For a moment, everything went eerily quiet as the smoke and thick dust swirled around them. As the air began to clear, Elder Rudger Clawson could see that it was just as he had feared, Elder Joseph Standing, his missionary companion, had been shot and lay on the ground with a large bullet hole in his forehead.
|Rudger Clawson (L) and Joseph Standing (R)|
Folding his arms, Elder Clawson looked up at the angry mob and said, “Shoot.” When nothing happened, he stooped down to help his dying companion.
It was July 21, 1879 and Elder Clawson and Elder Standing had been on their way to Rome, Georgia, which was about 20 miles from where John Monroe Ganus and his wife, Olivia lived. As they were walking along, they looked up and discovered a mob positioned a short distance away and looking right at them. Waving their hats over their heads, the mob whooped and headed straight for the two Elders. Well armed, the mob took the two missionaries as prisoners. Things soon escalated and ended with the murder of Elder Standing, one of many murders of Mormons that would take place in the South.
Amazingly enough, in May of 1880, just slightly over nine months after the murder of Elder Standing, John and Olivia joined the Church of Jesus Christ of Latter-Day-Saints, commonly referred to by many as the Mormon church.
In 1878, the southern headquarters for the Church of Jesus Christ of Latter-Day-Saints, had moved from Chattanooga, Tennessee to Rome, Georgia. At that time, John and Olivia were working to feed and clothe three growing boys in a Georgia still struggling from the effects of the war. Although the strains of reconstruction had eased somewhat, poverty was still widespread and many felt a fear and uncertainty about the future. With a desire to preserve their way of life, many residents viewed outsiders and those with different views suspiciously and that included those of the Mormon church. Many of the Mormon missionaries were from other states and there were many rumors and suspicions about their reasons for going to the south to proselyte.
In July of 1880, a missionary from Utah, Elder Solomon C. Stephens, organized a small congregation of 12 Mormon converts in Haralson County, Georgia. (1) Among them were John and Olivia Ganus, who had been baptized by Elder Stephens two months earlier on May 7, 1880, likely in a nearby pond called “Mormon Hole.” Although many of their neighbors had avoided and rejected the Mormon missionaries, John and Olivia were among the few who listened to their message and joined the LDS church.
I’ve often wondered why John and Olivia listened when so many did not. John and Olivia had lost several children, so the Mormon’s teachings about eternal families may have brought comfort to them. Was it the way the Mormon church is organized or the doctrine regarding our purpose here on earth? We likely will never know, but something about the Mormon church felt right to them and they listened to the missionaries, believed what they were taught and then accepted the invitation to be baptized.
That decision forever changed the course of John and Olivia’s lives and the choices they made in the days and years that followed.

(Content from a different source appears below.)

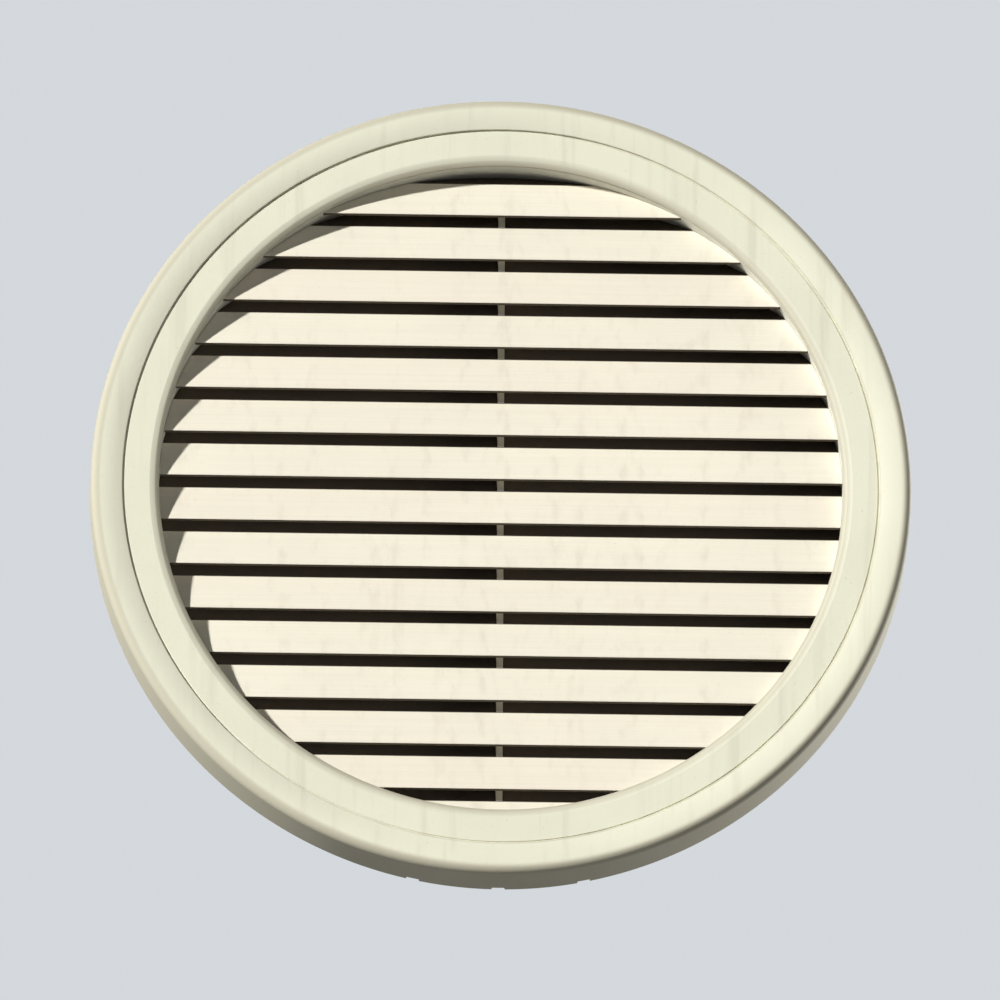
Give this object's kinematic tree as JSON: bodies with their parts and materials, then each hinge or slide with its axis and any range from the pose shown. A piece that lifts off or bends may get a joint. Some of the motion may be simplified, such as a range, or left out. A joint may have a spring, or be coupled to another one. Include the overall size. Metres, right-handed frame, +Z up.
{
  "type": "round gable louver vent",
  "caption": "Round wall vent for a gable: a moulded trim ring snaps over a flanged drum that holds fixed sloping louvers, with an insect screen clamped behind them.",
  "frame": {"origin": "centre of the nailing flange's back face, on the wall's sheathing", "axes": "+Y points into the wall, along the axis of the ring; -Y is the front that people see; +Z is up and +X is to the right seen from the front"},
  "size_m": [0.7619, 0.09, 0.762],
  "materials": {
    "ring_plastic": "cream moulded plastic, satin, lightly weathered",
    "louver_plastic": "cream moulded plastic with a fine wood-like drag, satin",
    "base_plastic": "plain off-white moulded plastic",
    "screen_mesh": "charcoal woven glass-fibre insect mesh",
    "screw_steel": "zinc-plated screws"
  },
  "bodies": {
    "root": {"trim_ring": "ring_plastic", "throat_collar": "base_plastic", "nailing_flange": "base_plastic", "snap_clips": "base_plastic", "center_mullion": "louver_plastic", "insect_screen": "screen_mesh", "screen_retainer": "base_plastic", "retainer_screws": "screw_steel", "louver_01": "louver_plastic", "louver_02": "louver_plastic", "louver_03": "louver_plastic", "louver_04": "louver_plastic", "louver_05": "louver_plastic", "louver_06": "louver_plastic", "louver_07": "louver_plastic", "louver_08": "louver_plastic", "louver_09": "louver_plastic", "louver_10": "louver_plastic", "louver_11": "louver_plastic", "louver_12": "louver_plastic", "louver_13": "louver_plastic", "louver_14": "louver_plastic", "louver_15": "louver_plastic"}
  },
  "joints": []
}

Fortunately, some of the missionaries who served in their area recorded events and details of the Ganus’ lives so stay tuned as there is much more to tell.
For more information about Joseph Standing, see: http://www.ldschurchnewsarchive.com/articles/40866/In-memory-of-a-martyr.html
(1) Ancestor Files: http://theancestorfiles.blogspot.com/2009/04/history-of-southern-states-mission-part_09.html
Copyright © Michelle G. Taggart 2017, All rights reserved
4 thoughts on “Eerily Silent—-10 Becoming Acquainted with John M. Ganus”
Very interesting, Michelle. I have been tracking changes in some of my ancestors' religious affiliations lately through census records and it always makes me wonder what the impetus was for the change. My own grandparents changed affiliations several times during their lives. Can't wait to hear the rest of your story.
Michelle, Was the phrase "Everything went eerily quiet" in the reference journal, or is that your description?
I am sure the reasons are far more varied than we might think. We lived in an area at one point where people changed religions when they got a new job so they could attend with their boss and there were also those who joined a church so they could be married in that particular church. Of course there were those who changed religions for their beliefs too—-and I suspect a whole laundry list of other reasons. It's interesting to learn about.
No it wasn't in the journal, but I read a lot about that event and that is how I envisioned it .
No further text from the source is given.